Poll: Is it humanly possible to capture 3x ATR everday?

Discussion in 'Chit Chat' started by jsmith, Aug 20, 2007.

Is it humanly possible to capture 3x ATR everday?

  1. Yes

    64 vote(s)
    22.5%
  2. No

    221 vote(s)
    77.5%
  1. Wouldn't someone that trades 20 - 50 contracts have a different opinion about how much they can achieve via ATR analogies in comparison to someone that only trades 1 - 3 contracts.

    I'm just curious about the Poll here by the OP considering how position size should have impact on the poll results.

    Lets change the above question a little.

    For those in this thread that are profitable...

    A question set recently posed:

    "Lets pretend you suddenly had the account size to trade 20 - 50 ES contracts without violating your money management rules.

    Based upon your prior profitability level involving a few contracts...

    Hypothetically, can you achieve profits greater than the ATR when you go to 20 - 50 ES contracts for one trading day???

    However, realistically, based upon your actual performance level on small size position...

    Do you think you can maintain that same profit level when jumping to 20 - 50 contracts day after day after day???

    Ok girls and boys, be serious about trading for a few minutues and put aside your mud throwing battles to answer the above questions I've asked."

    Over the long run, trading below the capacity of the markets and up to five times the capacity is uncorrolated with performance of trading strategies like SCT (old approaches dressed up in new whatever).

    There are some transitional considerations.
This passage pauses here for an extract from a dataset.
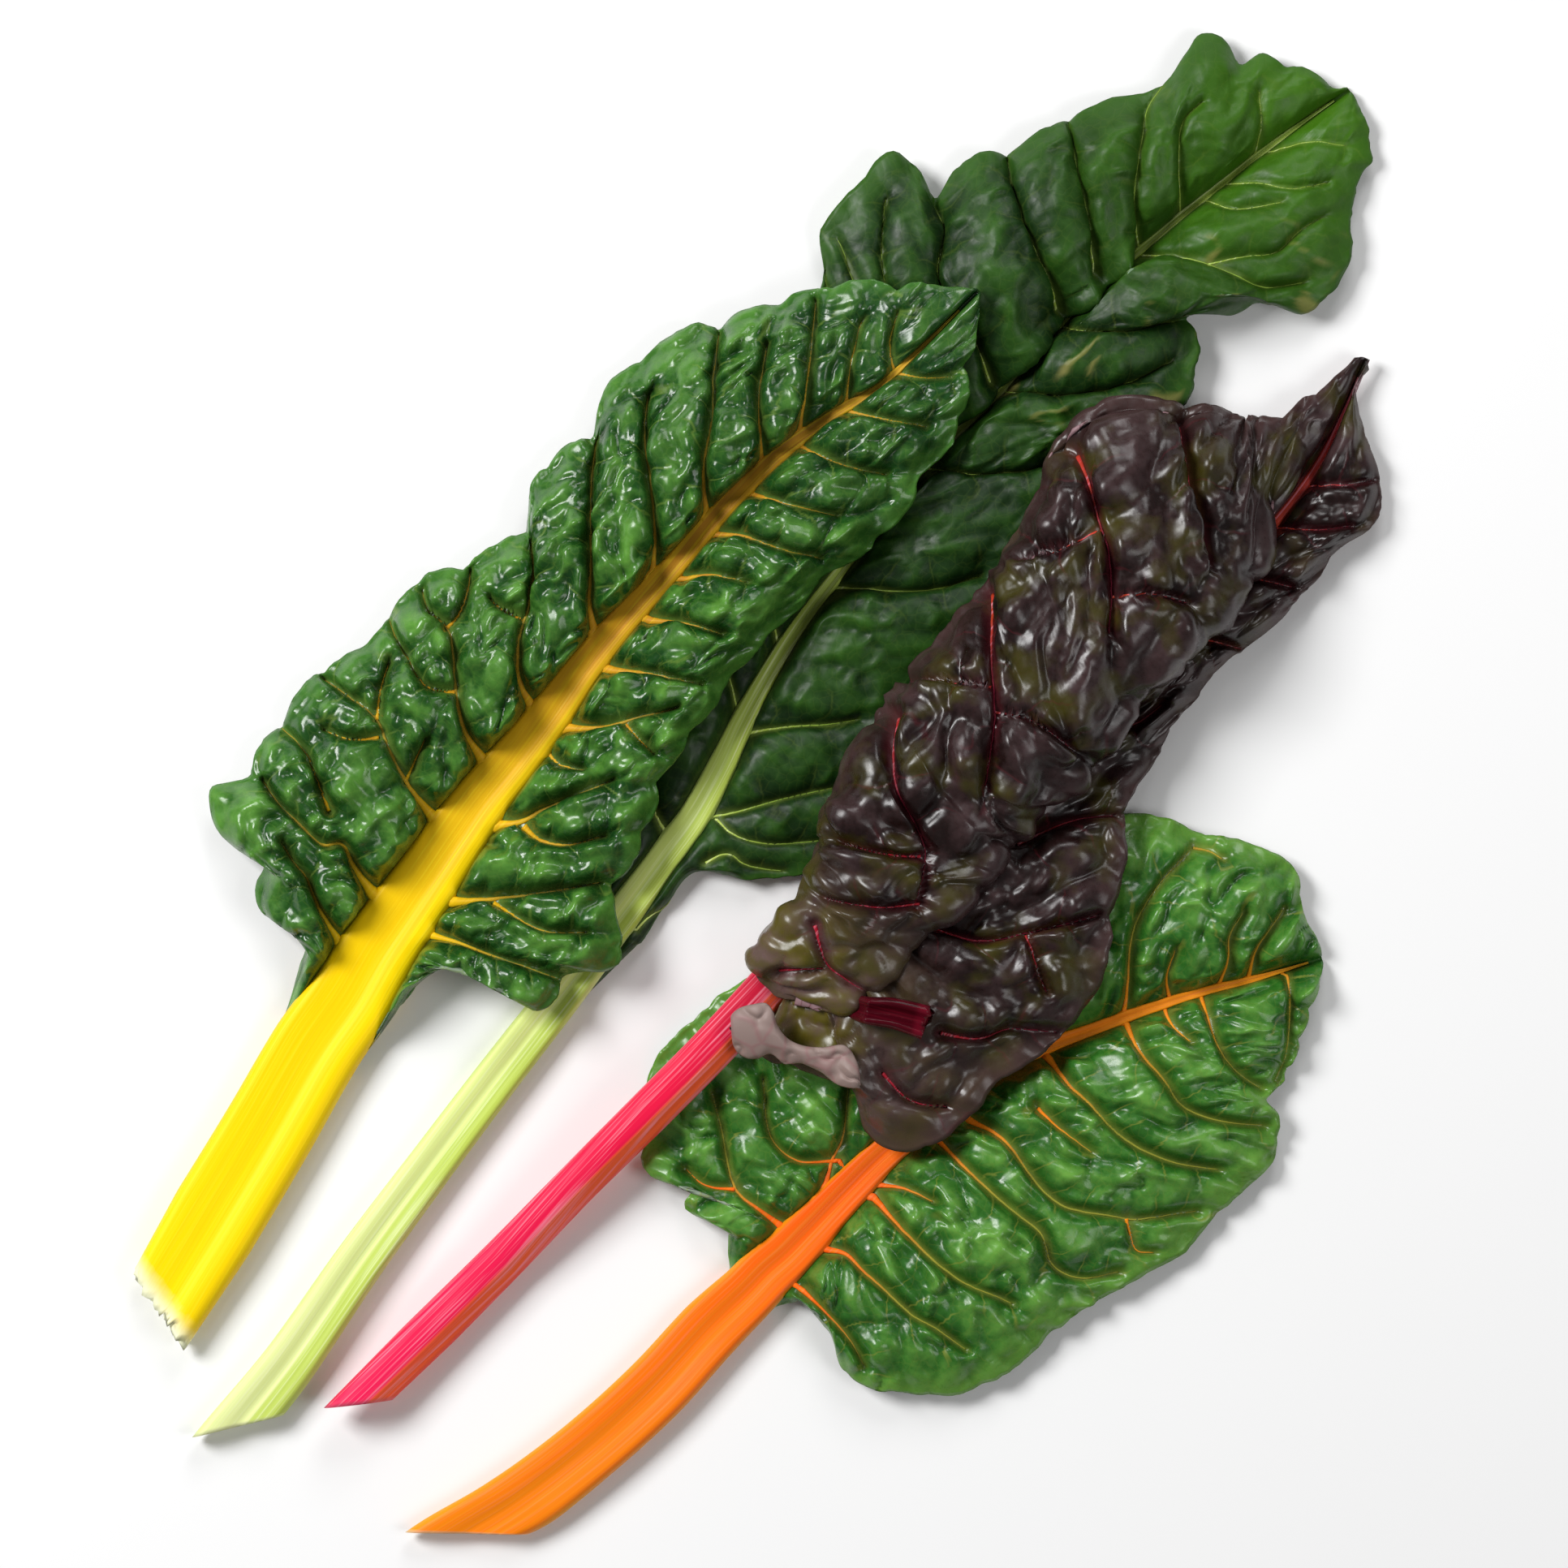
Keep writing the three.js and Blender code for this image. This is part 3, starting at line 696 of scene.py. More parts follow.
        basin = add(tree, "ValToRGB", {0: net}, stops=((0.0, 0.0), (0.3, 0.12)))
        fine = add(tree, "Math", {0: grain, 1: 0.25, 2: basin}, operation="MULTIPLY_ADD")
        relief = add(tree, "Math", {0: dome, 1: fine}, operation="ADD")
        links = {"Height": relief, "Distance": self.bump_mm * MM, "Strength": 1.0}
        bump = add(tree, "Bump", links)
        links = {"Base Color": tone, "Roughness": gloss, "IOR": self.ior, "Metallic": 0.0, "Normal": bump}
        shader = add(tree, "BsdfPrincipled", links)
        add(tree, "OutputMaterial", {"Surface": shader}, None)
        return material

    def _lower(self) -> Skin:
        """The underside: paler and duller, with its net of veins standing out.

        Returns:
            The material.
        """
        material, tree = blank(f"leaf underside, {self.name}")
        net = self._cells(tree, self.mesh_mm, "DISTANCE_TO_EDGE")
        share = add(tree, "ValToRGB", {0: net}, stops=((0.0, self.net_share), (0.1, 0.0)))
        links = {0: share, 6: linear(self.underside), 7: linear(self.vein)}
        tone = add(tree, "Mix", links, 2, data_type="RGBA")
        ridge = add(tree, "ValToRGB", {0: net}, stops=((0.0, 1.0), (0.12, 0.0)))
        links = {"Height": ridge, "Distance": self.net_mm * MM, "Strength": self.net_share}
        bump = add(tree, "Bump", links)
        links = {"Base Color": tone, "Roughness": self.underside_roughness, "IOR": self.ior}
        shader = add(tree, "BsdfPrincipled", {**links, "Metallic": 0.0, "Normal": bump})
        add(tree, "OutputMaterial", {"Surface": shader}, None)
        return material


@dataclass(frozen=True)
class StalkFinish:
    """Moist chard stalk: smooth skin over long fibres, so it is bright and finely streaked."""

    name: str
    length_tones: tuple[tuple[float, str], ...]
    streak: str
    flank: str
    # colour of the stalk's right face; on the pale green stalk it is painted shade in the groove
    right_face_tone_and_shade: Optional[str] = None
    vein_end: str = "7d9c3c"  # what the side veins fade to
    cut: str = "f4f2cc"
    streak_share: float = 0.35
    shade_share: float = 0.25  # how plainly the broad darker bands show
    face_from: float = 0.6  # share of the width where the right face begins
    roughness: float = 0.45
    ior: float = 1.36
    fibre_mm: float = 0.6  # width of a fibre
    fibre_length_mm: float = 45.0
    fibre_height_mm: float = 0.12
    tint: float = 0.6  # share of the skin's own tone in its gloss

    def build(self) -> Skin:
        """Makes the stalk's skin.

        Returns:
            The material. Its layers go on in order, each hiding part of those before it.
        """
        material, tree = blank(f"moist stalk skin, {self.name}")
        run, across, cut, length, width, fade = (
            add(tree, "Attribute", {}, "Fac", attribute_name=name)
            for name in ("run", "across", "cut", "length_mm", "width_mm", "fade")
        )
        sideways = add(tree, "Math", {0: width, 1: self.fibre_mm}, operation="DIVIDE")
        onward = add(tree, "Math", {0: length, 1: self.fibre_length_mm}, operation="DIVIDE")
        fibres = add(tree, "CombineXYZ", {0: sideways, 1: onward})
        streaks, broad = (
            add(tree, "TexNoise", {"Vector": fibres, "Scale": scale, "Detail": detail})
            for scale, detail in ((1.0, 3.0), (0.3, 2.0))
        )
        tone = add(tree, "ValToRGB", {0: run}, stops=self.length_tones)
        layers = []
        # the right face's colour over the lower stalk, painted shade on the pale green stalk
        if self.right_face_tone_and_shade is not None:
            stops = ((self.face_from, 0.0), (self.face_from + 0.06, 0.9))
            face = add(tree, "ValToRGB", {0: across}, stops=stops)
            low = add(tree, "ValToRGB", {0: run}, stops=((0.35, 1.0), (0.6, 0.2)))
            face = add(tree, "Math", {0: face, 1: low}, operation="MULTIPLY")
            layers.append((face, linear(self.right_face_tone_and_shade)))
        rim = add(tree, "Math", {0: across, 1: 0.5}, operation="SUBTRACT")
        rim = add(tree, "Math", {0: rim}, operation="ABSOLUTE")
        rim = add(tree, "ValToRGB", {0: rim}, stops=((0.42, 0.0), (0.5, 0.7)))
        layers.append((rim, linear(self.flank)))
        marks = add(tree, "ValToRGB", {0: streaks}, stops=((0.5, 0.0), (0.7, 1.0)))
        marks = add(tree, "Math", {0: marks, 1: self.streak_share}, operation="MULTIPLY")
        layers.append((marks, linear(self.streak)))
        shade = add(tree, "ValToRGB", {0: broad}, stops=((0.35, 1.0), (0.6, 0.0)))
        shade = add(tree, "Math", {0: shade, 1: self.shade_share}, operation="MULTIPLY")
        layers += [(shade, linear(self.flank)), (cut, linear(self.cut)), (fade, linear(self.vein_end))]
        for share, colour in layers:
            tone = add(tree, "Mix", {0: share, 6: tone, 7: colour}, 2, data_type="RGBA")
        links = {0: self.tint, 6: linear("ffffff"), 7: tone}
        sheen = add(tree, "Mix", links, 2, data_type="RGBA")
        links = {"Height": streaks, "Distance": self.fibre_height_mm * MM, "Strength": 0.7}
        bump = add(tree, "Bump", links)
        links = {"Base Color": tone, "Specular Tint": sheen, "Roughness": self.roughness, "Normal": bump}
        shader = add(tree, "BsdfPrincipled", {**links, "IOR": self.ior, "Metallic": 0.0})
        add(tree, "OutputMaterial", {"Surface": shader}, None)
        return material


@dataclass(frozen=True)
class Studio:
    """A pale floor, a camera straight above and large soft lights."""

    page_turn: float = 40.0  # degrees that the view is rolled against the leaves
    centre: tuple[float, float] = (-24.5, -2.5)  # mm, where the camera looks
    height: float = 2.0  # m, camera to floor
    frame_width: float = 425.0  # mm of floor that the camera's frame spans
    sensor: float = 36.0  # mm
    floor_size: float = 4.0  # m
    surround: float = 0.15  # strength of the light from all round

    def build(self) -> None:
        """Makes the floor, the camera and the lights."""
        self._floor()
        self._camera()
        self._lights()

    def _floor(self) -> None:
        """A plain pale floor."""
        bm = bmesh.new()
        bmesh.ops.create_grid(bm, x_segments=1, y_segments=1, size=self.floor_size)
        mesh = bpy.data.meshes.new("floor")
        bm.to_mesh(mesh)
        bm.free()
        floor = bpy.data.objects.new("floor", mesh)
        bpy.context.scene.collection.objects.link(floor)
        material = bpy.data.materials.new("pale matt floor")
        material.use_nodes = True
        shader = material.node_tree.nodes["Principled BSDF"]
        shader.inputs["Base Color"].default_value = (0.9, 0.9, 0.9, 1.0)
        shader.inputs["Roughness"].default_value = 0.9
        floor.data.materials.append(material)

    def _camera(self) -> None:
        """A long lens that looks straight down."""
        data = bpy.data.cameras.new("camera")
        data.sensor_width = self.sensor
        data.lens = self.sensor * self.height / (self.frame_width * MM)
        data.clip_end = 50.0
        camera = bpy.data.objects.new("camera", data)
        camera.location = (self.centre[0] * MM, self.centre[1] * MM, self.height)
        camera.rotation_euler = (0.0, 0.0, math.radians(self.page_turn))
        bpy.context.scene.collection.objects.link(camera)
        bpy.context.scene.camera = camera

    def _lights(self) -> None:
        """A white surround and soft boxes from either side."""
        world = bpy.data.worlds.new("surround")
        world.use_nodes = True
        inputs = world.node_tree.nodes["Background"].inputs
        inputs["Color"].default_value = (1.0, 1.0, 1.0, 1.0)
        inputs["Strength"].default_value = self.surround
        bpy.context.scene.world = world
        self._softbox("key", (-1.0, 0.55, 1.1), 0.6, 25.0)
        self._softbox("fill", (1.0, -0.3, 1.2), 0.7, 6.2)
        self._softbox("rim", (0.2, 1.3, 0.9), 0.6, 7.0)
        bpy.context.scene.view_settings.view_transform = "Standard"

    def _softbox(self, name: str, place: tuple[float, float, float], size: float, power: float) -> None:
        """A square area light aimed at the leaves.

        Args:
            name: the light's name.
            place: where it stands, in metres, before the page's turn.
            size: its side in metres.
            power: its power in watts.
        """
        data = bpy.data.lights.new(name, "AREA")
        data.size = size
        data.energy = power
        lamp = bpy.data.objects.new(name, data)
        turn = math.radians(self.page_turn)
        x = place[0] * math.cos(turn) - place[1] * math.sin(turn)
        y = place[0] * math.sin(turn) + place[1] * math.cos(turn)
        lamp.location = (x, y, place[2])
        aim = Vector((0.0, 0.0, 0.0)) - lamp.location
        lamp.rotation_euler = aim.to_track_quat("-Z", "Y").to_euler()
        bpy.context.scene.collection.objects.link(lamp)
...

    1. It is a requirement to "earn" the right to trade more cars as a routine operating and performance practice. See corporate scaling training and post MBA short courses at top tier universities (Ads in the Economist will give you the short course topics most conveniently). The current Jack Hershey at Wharton is not me.
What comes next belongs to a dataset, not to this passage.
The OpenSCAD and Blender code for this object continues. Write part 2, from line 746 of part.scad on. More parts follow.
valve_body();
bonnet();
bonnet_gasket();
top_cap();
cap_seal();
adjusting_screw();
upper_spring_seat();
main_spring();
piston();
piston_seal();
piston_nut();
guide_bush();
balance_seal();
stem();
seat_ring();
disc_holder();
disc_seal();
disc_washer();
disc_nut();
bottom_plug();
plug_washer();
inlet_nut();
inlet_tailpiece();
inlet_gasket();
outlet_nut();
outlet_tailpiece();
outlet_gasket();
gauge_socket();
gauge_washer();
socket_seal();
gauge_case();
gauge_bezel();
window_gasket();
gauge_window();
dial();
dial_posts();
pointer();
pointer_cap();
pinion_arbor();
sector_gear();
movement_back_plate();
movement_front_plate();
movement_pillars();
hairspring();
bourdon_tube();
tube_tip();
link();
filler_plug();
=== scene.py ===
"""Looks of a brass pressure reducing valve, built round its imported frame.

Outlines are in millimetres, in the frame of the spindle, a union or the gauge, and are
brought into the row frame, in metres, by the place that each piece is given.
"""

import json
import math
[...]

    2. The transition from a few contracts to 50 contracts is known and tested in SCT. It involves:

    a. About 6 steps in additions of contracts.

    b. Dwell times at each of the levels.
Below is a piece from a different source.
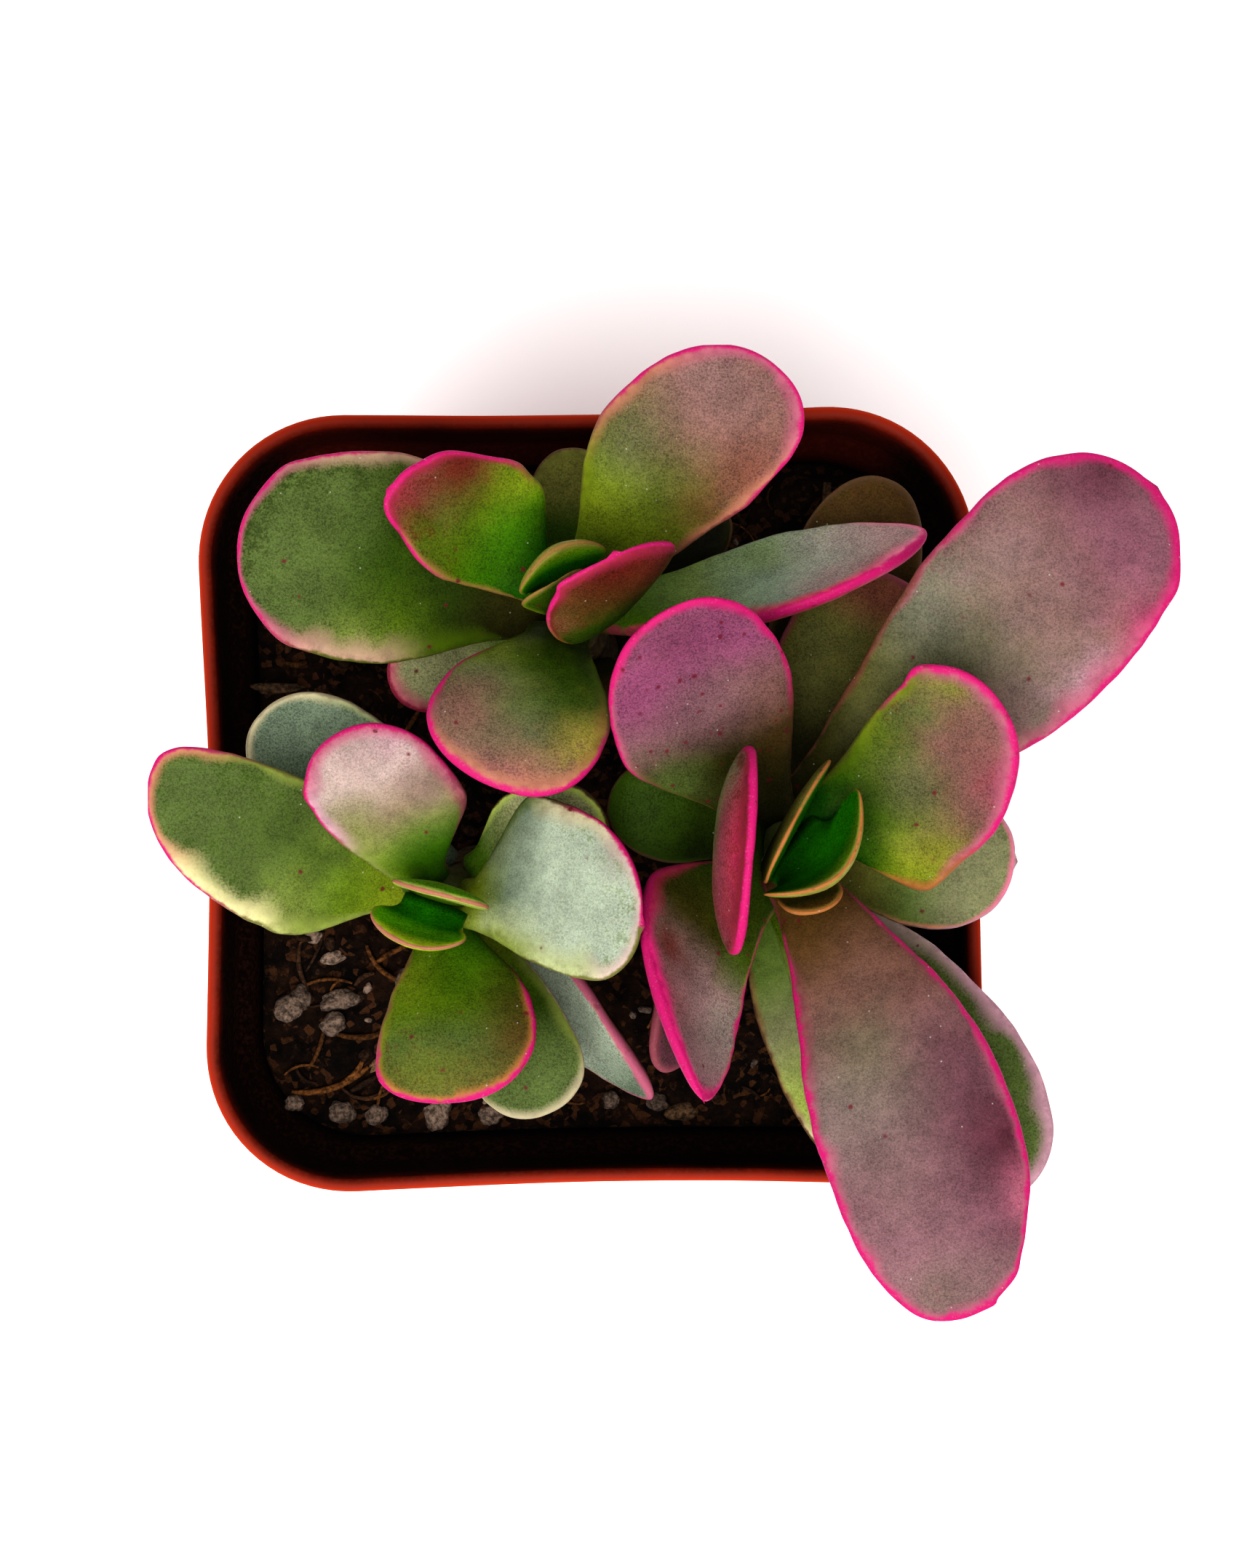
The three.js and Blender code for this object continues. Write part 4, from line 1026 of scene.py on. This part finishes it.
def build_stones(height, material):
    """Pumice: the lumps in the clear corner of the soil, and smaller ones strewn over all of it."""
    rng = np.random.default_rng(STONE_SEED)
    points, faces = ball(STONE_FINENESS)
    stones = [(*stone, "pumice") for stone in PUMICE] + [(*chip, "bark tan") for chip in CHIPS]
    for _ in range(STREWN_STONES):
        x, y = rng.uniform(-SOIL_REACH, SOIL_REACH, 2)
        length = rng.uniform(0.5, 1.5)
        width = length * rng.uniform(0.5, 0.9)
        turn = rng.uniform(0, 180)
        stones.append((x, y, length, width, turn, "pumice" if rng.random() < 0.35 else "bark brown"))
    bits = Bits()
    for k, (x, y, length, width, turn, colour) in enumerate(stones):
        lumps = 1 + 0.4 * noise_at(points, 0.9, k + 50) + 0.16 * noise_at(points, 0.35, k + 51)
        tall = min(length, width) * 0.42
        shaped = points * lumps[:, None] * (length / 2, width / 2, tall)
        shaped[:, :2] = rotated(shaped[:, :2], math.radians(turn))
        z = surface_height(height, np.array([x]), np.array([y]))[0] + tall * 0.35
        bits.add(shaped + (x, y, z), faces, linear(colour) * rng.uniform(0.6, 1.25))
    bits.build("fine_stones", material)


def build_fibres(height, material):
    """Curved bark fibres and fine roots that lie on the soil, and one thin stick."""
    rng = np.random.default_rng(FIBRE_SEED)
    strands = list(FIBRES)
    for _ in range(STREWN_FIBRES):
        x, y = rng.uniform(-SOIL_REACH, SOIL_REACH, 2)
        strands.append((
            x, y, rng.uniform(1.2, 5), rng.uniform(0, 360), rng.uniform(-110, 110), rng.uniform(0.08, 0.3),
            "fibre" if rng.random() < 0.5 else "bark brown",
        ))
    bits = Bits()
    faces = ring_faces(FIBRE_STEPS, FIBRE_SIDES)
    angle = np.arange(FIBRE_SIDES) * 2 * math.pi / FIBRE_SIDES
    for x, y, length, turn, bend, radius, colour in strands:
        heading = np.radians(turn + bend * (np.linspace(0, 1, FIBRE_STEPS) - 0.5))
        path = np.cumsum(np.stack([np.cos(heading), np.sin(heading)], 1) * length / FIBRE_STEPS, 0)
        path = np.clip(path - path.mean(0) + (x, y), -SOIL_REACH - 1, SOIL_REACH + 1)
        heights = surface_height(height, path[:, 0], path[:, 1])
        heights = np.convolve(np.pad(heights, 2, "edge"), np.ones(5) / 5, "valid")
        heights = heights + radius * 0.6 + 0.25 * np.sin(np.linspace(0, math.pi, FIBRE_STEPS))
        taper = radius * (0.55 + 0.45 * np.sin(np.linspace(0.3, 2.9, FIBRE_STEPS)))
        across = np.stack([-np.sin(heading), np.cos(heading)], 1)
        flat = path[:, None] + across[:, None] * (np.cos(angle)[None, :, None] * taper[:, None, None])
        rise = heights[:, None] + np.sin(angle) * taper[:, None]
        tube = np.concatenate([flat, rise[..., None]], -1).reshape(-1, 3)
        ends = np.array([[*path[0], heights[0]], [*path[-1], heights[-1]]])
        bits.add(np.vstack([tube, ends]), faces, linear(colour) * rng.uniform(0.5, 1.2))
    bits.build("fine_fibres", material)


# Floor, light and camera
def build_stage():
    shader = Shader("floor_white")
    tone = shader.noise(shader.place(), 3, 2)
    white = shader.mix(tone, (0.91, 0.89, 0.905, 1), (0.93, 0.915, 0.93, 1))
    mesh = bpy.data.meshes.new("floor")
    mesh.from_pydata([(-2, -2, 0), (2, -2, 0), (2, 2, 0), (-2, 2, 0)], [], [(0, 1, 2, 3)])
    mesh.materials.append(shader.finish(Base_Color=white, Roughness=0.7))
    floor = bpy.data.objects.new("floor", mesh)
    bpy.context.scene.collection.objects.link(floor)


def build_light():
    """Pale surroundings and one wide soft lamp, towards the near side."""
    scene = bpy.context.scene
    world = bpy.data.worlds.new("studio")
    scene.world = world
    world.use_nodes = True
    background = world.node_tree.nodes["Background"]
    background.inputs["Color"].default_value = (1.0, 0.99, 0.98, 1)
    background.inputs["Strength"].default_value = 0.55
    data = bpy.data.lights.new("key", "AREA")
    data.shape = "DISK"
    data.size = 0.9
    data.energy = 12.5
    data.color = (1.0, 0.985, 0.96)
    key = bpy.data.objects.new("key", data)
    key.location = (-0.1, -0.32, 0.97)
    key.rotation_mode = "QUATERNION"
    key.rotation_quaternion = (Vector((0, 0, 0.07)) - key.location).to_track_quat("-Z", "Y")
    scene.collection.objects.link(key)
    scene.view_settings.view_transform = "Standard"
    scene.view_settings.look = "High Contrast"


def build_camera():
    """Straight down over the plant, with the top of the picture towards +Y."""
    eye_height = 407
    focal_pixels = 5880
    picture_height = 2156
    sensor = 36
    data = bpy.data.cameras.new("camera")
    data.sensor_fit = "VERTICAL"
    data.sensor_height = sensor
    data.lens = focal_pixels / picture_height * sensor
    data.clip_start = 0.01
    data.clip_end = 20
    camera = bpy.data.objects.new("camera", data)
    camera.location = (3.1 * MM, 1.3 * MM, eye_height * MM)
    bpy.context.scene.collection.objects.link(camera)
    bpy.context.scene.camera = camera


build_camera()
build_light()
build_stage()
build_pot(pot_plastic())
ground = soil_height()
build_soil(ground, soil_crumb())
bits_skin = soil_bits()
build_stones(ground, bits_skin)
build_fibres(ground, bits_skin)
bark = stem_skin()
skin = leaf_skin()
for side_index, (side, stem) in enumerate(STEMS.items()):
    build_stem(side, stem, bark)
    for index, leaf in enumerate(LEAVES[side]):
        build_leaf(f"leaf_{side}_{index + 1:02d}", stem, leaf, 100 * side_index + 10 * index, skin)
    c. A requirement for "earning" the right to add contracts.

    Maturing to the expert level requires experience whose gaining is a function of time. Time is required to gain familiarity with market conditions which have a range of variability. the market does not throw out the sequence of learning conditions in a manner that can save time for gaining experience.

    Money experience is not transferable from one field to another. Learning money, as in Rich Dad, Poor Dad, is more than vicarious. In CW trading, that cited in almost all cases cited by the questioner, there is an emotional set that is contrary to advancing the number of cars and maintaining emotional balance. In fact, as may be seen by the prompting, context and framing of the Q's, the emotional burden is more what is on the table than performance issues.

    In the template underlying SCT and PVT, another emotional context and construct is established. In this paradigm the context is whether or not to extract the offer rather than any aspect of CW. There is little emotional change in comfort, support and confidence when it comes to deciding to open a valve to take more of the offer or not open the value to take more of the offer.

    From the beginning the T&S above 50 is showing and is the All T7S where the chicken feed flows. On the DOM there are four games played as well as the compartmentalized delta that shows on the units, tens, hundreds and thousands place holding on ten levels of bid/ask individually and as two changing five level sums. 20 to 50 contracts are not statistically significant in terms of any measures of these that are ordinarily made as time rate od chage stats that simulate calculus so well known in continuous functions. Thus there is nothing emotionally exciting interms of opening a valve with regard to this data feed, its modified degrees of freedom or the pace of the non stationary window movement in terms of progression, shrinkage or expansion as the window "breathes" so to speak.

    What a trader expersinces in doing money is more the novelty of making the same critical thinking effort and gaining a very large contast in the bottom line. In the 20 to 30 contract range the multiple experiences of making 100,000 dollars a day per quarter is the most memorable aspect of that part of a transition to 50 contracts which is the limit put on the table here by the poser and as a consequence of his life experiences....

    Yesterday and today a change occurred in the collective thinking of the active participants. what has been proffered by SCT is not considered by more poeple than before as a possibility. For some reason (it is the crayola penetration I observe) it is becoming appant that the market does offer the capital each day and it is maybe possible to consider that others are taking it. The 20% who are may be having an influence on the 80% who are not. The residence in the classes only goes in a unilateral direction after all and it always has been that way. the crieria for making a change is called "choice". Not choosing is very common throughout most trader's experiences.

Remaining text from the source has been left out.